Iraq
Thousands protest Iraq war, Bush in PDX march
08:49 AM PST on Monday, March 20, 2006
A peaceful but passionate parade of protesters marched through downtown Portland Sunday to denounce the war in Iraq as it enters its fourth year. AP photo Anti-war protesters demonstrate Sunday in Portland against the war in Iraq. The rally and march, named "End the War, Begin the Peace," was co-sponsored by some 160 organizations. Portland police estimated the turnout at about 10,000 and reported one arrest on a minor charge. It took the parade, with marchers eight to ten abreast, nearly an hour to pass. "A year from now, which one of you will be a Gold Star family member," asked Steven DeFord at a pre-march rally. His son, Oregon National Guard Sgt. David Johnson, 37, was killed in Iraq by a roadside bomb in September 2004. "If 64 percent of the United States thinks this invasion is wrong, where are they?" he said. "What if I had done more? I live with that thought every day." "It is time now for you to take back your country," he said. The Rev. LeRoy Haynes Jr., a veteran of the Student Nonviolent Coordinating Committee that arose in the 1960s and the Black Panther movement, said the Sept. 11 attacks were extreme terrorism but the war in Iraq is "unjust and immoral." "We will not give up our democracy to Bush and Cheney," he said. Iraqi journalist and activist Eman Ahmed Khamas told a cheering crowd that the war "is the worst human rights violation a country can do" and said those responsible should have to answer for it. "A powerful country does not have the right to eliminate other nations," she said. While a sea of peace signs and anti-war slogans bobbed above the marchers, President Bush was the target of hundreds of more: "Fire the Liar." "Impeach the Evildoer." The terrorist lives in the White House." Many motorists honked and flashed peace signs in support. There was little visible opposition, but two men along the edge of the march held a banner reading "Bombs for God." The protest drew people of all ages. Some arrived in wheelchairs and many brought children in strollers and dogs on leashes. "Bones, not Bombs," read a sign attached to one pet.

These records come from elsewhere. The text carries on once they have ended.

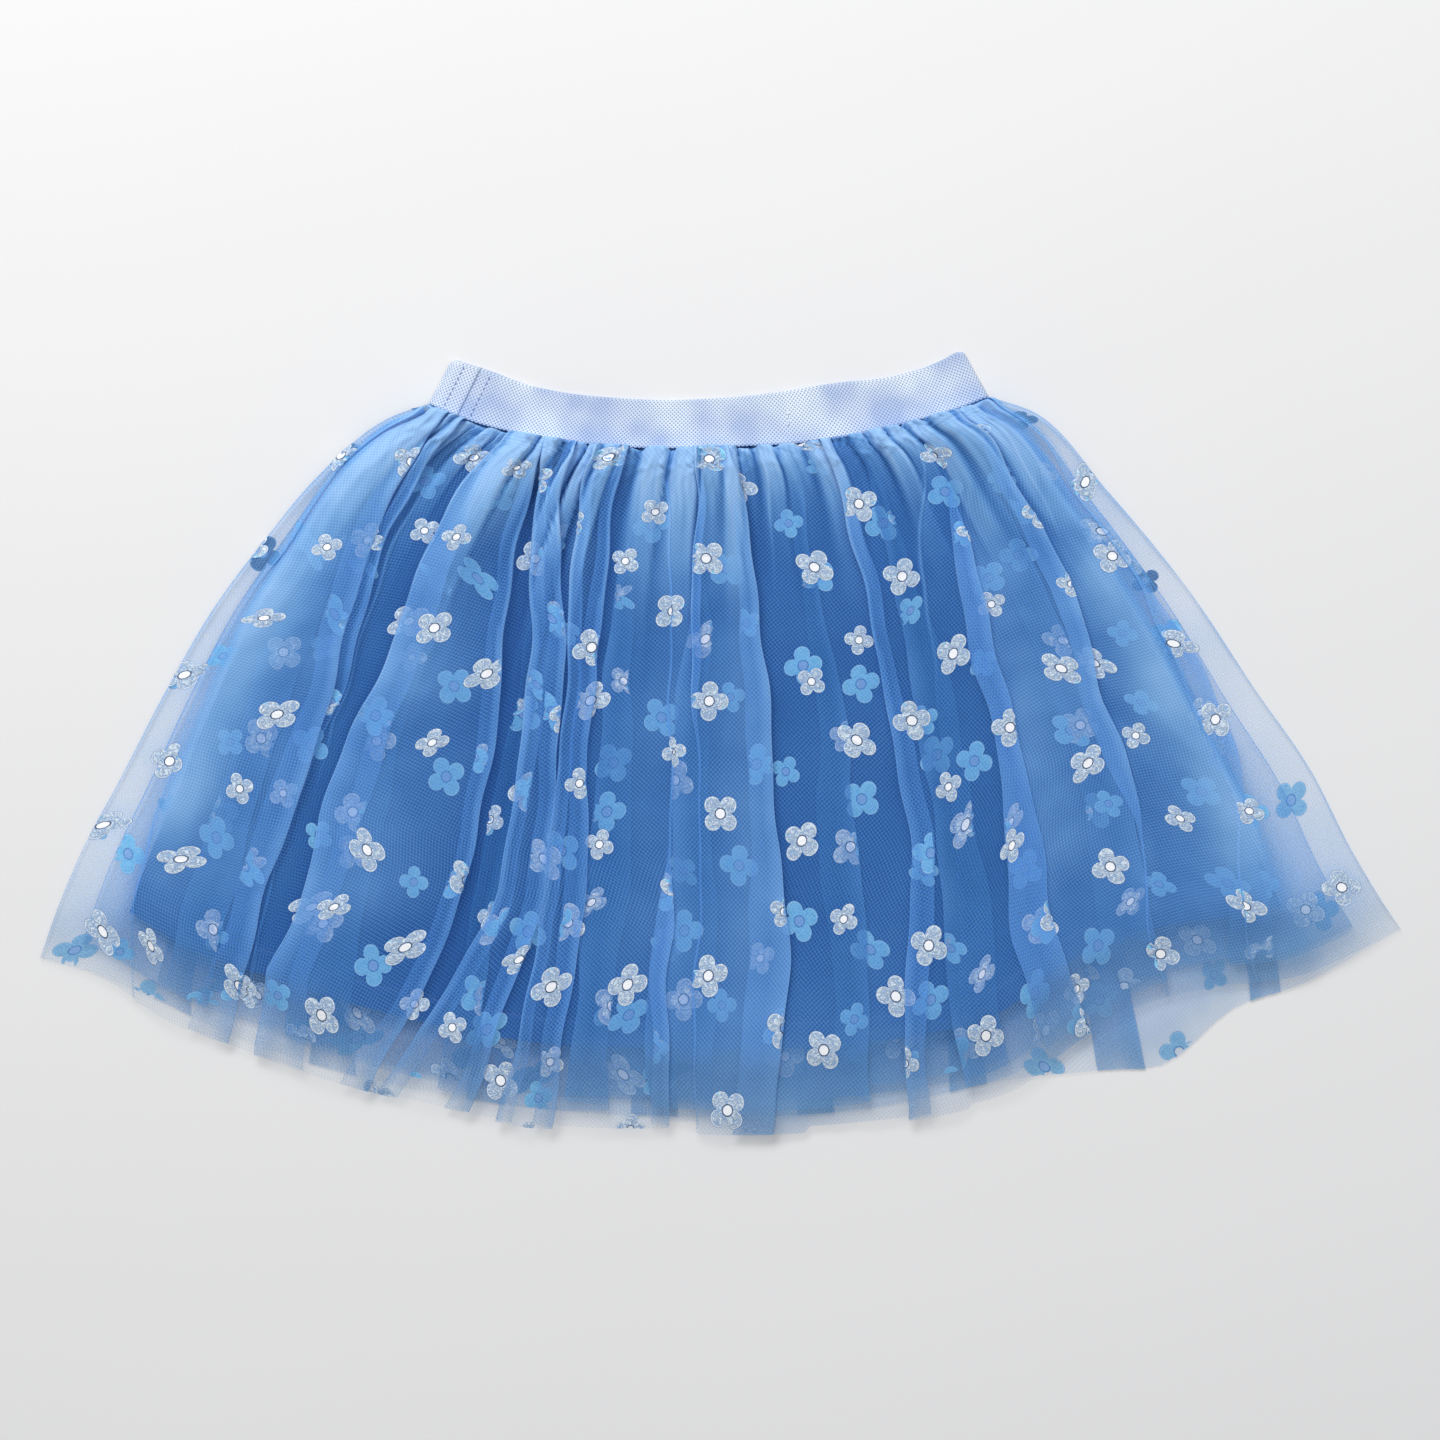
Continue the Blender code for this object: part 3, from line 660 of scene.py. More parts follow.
def lay_cloth(name, cloth, downs, build_front, build_back, hem_is_front):
    """A sheet that runs once round the skirt, with its flat coordinates and its density."""
    sections = [cloth_section(cloth, d, build_front, build_back) for d in downs]
    hem, *_, on_front = sections[-1].T
    columns = len(hem)
    off_centre = np.abs(hem - skirt_width(1) / 2)
    seam, centre = (int(np.argmin(off_centre + 1e6 * (on_front != side))) for side in (0, 1))
    centre = (centre - seam) % columns
    grid = np.zeros((len(downs), columns, 3))
    edge, crowd, beside = (np.zeros((len(downs), columns)) for _ in range(3))
    for r, (down, section) in enumerate(zip(downs, sections)):
        h, high, hem_step, edge[r], pile, on_front = np.roll(section, -seam, axis=0).T
        width = skirt_width(down)
        share = down + hem_step / SKIRT_LENGTH * max(down, 0.0) ** 4
        front = np.ones(columns, bool) if hem_is_front else on_front > 0.5
        grid[r, :, :2] = skirt_place(np.clip(h / width, 0, 1), share, front)
        grid[r, :, 2] = high
        crowd[r] = crowd_at_hem(pile, h / width, down)
        # Share of the veil's painted light, past the lining's sides
        beside[r] = fade(past_lining(h, width, down) / VEIL_SOFT)
    tall = fade((grid[:, :, 2] - OVERHANG_FROM) / OVERHANG_RISE)
    grid[:, :, 1] += OVERHANG * tall * np.exp(-((downs[:, None] - OVERHANG_AT) / OVERHANG_RUN) ** 2)
    ring, edge, crowd, beside = (np.concatenate([part, part[:, :1]], axis=1)
                                 for part in (grid, edge, crowd, beside))
    item = grid_mesh(name, ring * MM)
    steps = np.linalg.norm(np.diff(ring, axis=1) * (1.0, 1.0, FLAT_RISE), axis=2)
    along = np.concatenate([np.zeros((len(downs), 1)), np.cumsum(steps, axis=1)], axis=1)
    flat, size = ring_chart(along - along[:, centre:centre + 1], downs)
    write_chart(item, flat)
    # Share of the hem's painted shade, rising to 1 at the hem
    hem_shade = np.broadcast_to(fade((downs - LOW_FROM) / LOW_RUN)[:, None], edge.shape)
    gathered = np.broadcast_to(1 - fade((downs - GATHERED_TO) / GATHERED_RUN)[:, None], edge.shape)
    for label, values in (("dense", net_density(ring, edge, crowd)), ("hem_shade", hem_shade), ("beside", beside),
                          ("gathered", gathered)):
        write_values(item.data, label, values)
    return item, size


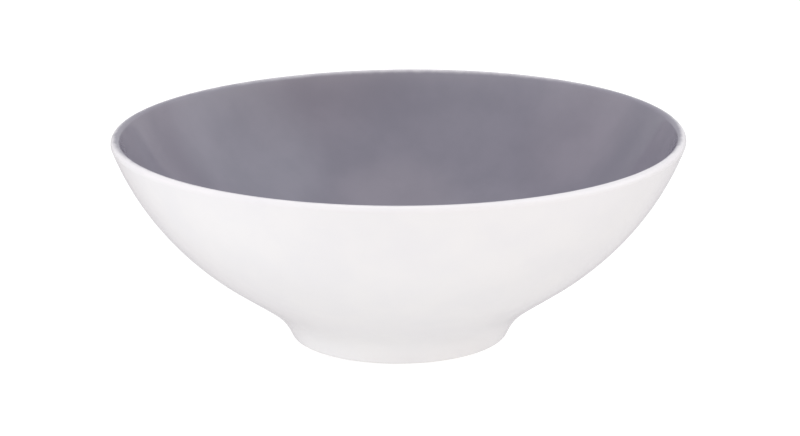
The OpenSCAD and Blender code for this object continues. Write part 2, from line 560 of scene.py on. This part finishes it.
# A soft light seen from the bowl: azimuth (0 is towards the camera and 90 to its right),
# elevation, the angular radius where it is half as bright, the angle it fades over each
# side of that, and its radiance
LIGHTS_ABOVE = (
    (90, 35, 26, 12, (0.80, 0.88, 0.92)),
    (105, 14, 16, 10, (0.36, 0.30, 0.33)),
    (-97, 24, 20, 11, (0.79, 0.68, 0.70)),
    (0, 88, 14, 9, (0.65, 0.53, 0.50)),
    (0, 80, 35, 20, (0.42, 0.44, 0.46)),
    (-45, 15, 30, 20, (0.59, 0.60, 0.64)),
    (45, 15, 30, 20, (0.34, 0.21, 0.15)),
    (138, 14, 12, 9, (0.15, 0.11, 0.13)),
    (-150, 62, 18, 12, (0.34, 0.33, 0.34)),
)
LIGHTS_BELOW = (
    (180, -15, 35, 25, (0.44, 0.41, 0.43)),
    (-90, -20, 35, 25, (0.54, 0.56, 0.56)),
)
SKY = (0.62, 0.62, 0.65)
GROUND = (0.13, 0.14, 0.14)
# Height, in a unit direction, over which the two halves of the world blend
HORIZON = 0.002


def direction(azimuth, elevation):
    a, e = radians(azimuth), radians(elevation)
    return Vector((sin(a) * cos(e), -cos(a) * cos(e), sin(e)))


def make_world():
    """A studio of soft round lights in an even white sky, and a dimmer lower half."""
    nodes = Nodes(bpy.data.worlds.new("studio"))
    way = nodes.add("TexCoord").outputs["Generated"]

    def half(plain, lights):
        total = plain
        for azimuth, elevation, radius, fade, radiance in lights:
            across = nodes.vector("DOT_PRODUCT", way, direction(azimuth, elevation))
            dark, full = cos(radians(radius + fade)), cos(radians(radius - fade))
            light = nodes.vector("SCALE", radiance, nodes.smooth(across, dark, full))
            total = nodes.vector("ADD", total, light)
        return total

    height = nodes.vector("DOT_PRODUCT", way, (0, 0, 1))
    above, below = half(SKY, LIGHTS_ABOVE), half(GROUND, LIGHTS_BELOW)
    light = nodes.blend(nodes.smooth(height, -HORIZON, HORIZON), below, above)
    nodes.feed(nodes.find("BACKGROUND").inputs["Color"], light)
    bpy.context.scene.world = nodes.owner


# The camera looks along +Y, a little down, through a long lens
CAMERA_TARGET = Vector((0.47, 0, 51.58)) * MM
CAMERA_DISTANCE = 1.15
CAMERA_ELEVATION = 15.76
CAMERA_ROLL = radians(-0.38)
LENS = 117.5


def make_camera():
    data = bpy.data.cameras.new("camera")
    data.lens = LENS
    data.sensor_width = 36
    camera = bpy.data.objects.new("camera", data)
    back = direction(0, CAMERA_ELEVATION)
    camera.location = CAMERA_TARGET + CAMERA_DISTANCE * back
    turn = (-back).to_track_quat("-Z", "Y").to_matrix() @ Matrix.Rotation(CAMERA_ROLL, 3, "Z")
    camera.rotation_euler = turn.to_euler()
    bpy.context.scene.collection.objects.link(camera)
    bpy.context.scene.camera = camera


make_floor()
make_world()
make_camera()
bpy.context.scene.view_settings.view_transform = "Standard"
bpy.context.scene.view_settings.look = "None"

Though the Iraq war was the focus, some protesters brought other issues, such as education, immigration and a general unhappiness with the Bush administration. Ramon Ramirez, who heads a Woodburn-based farm workers' union, said the war was anti-immigrant and he wants to see democracy restored to this country. "It's not about the war, it's about changes in our country," he said.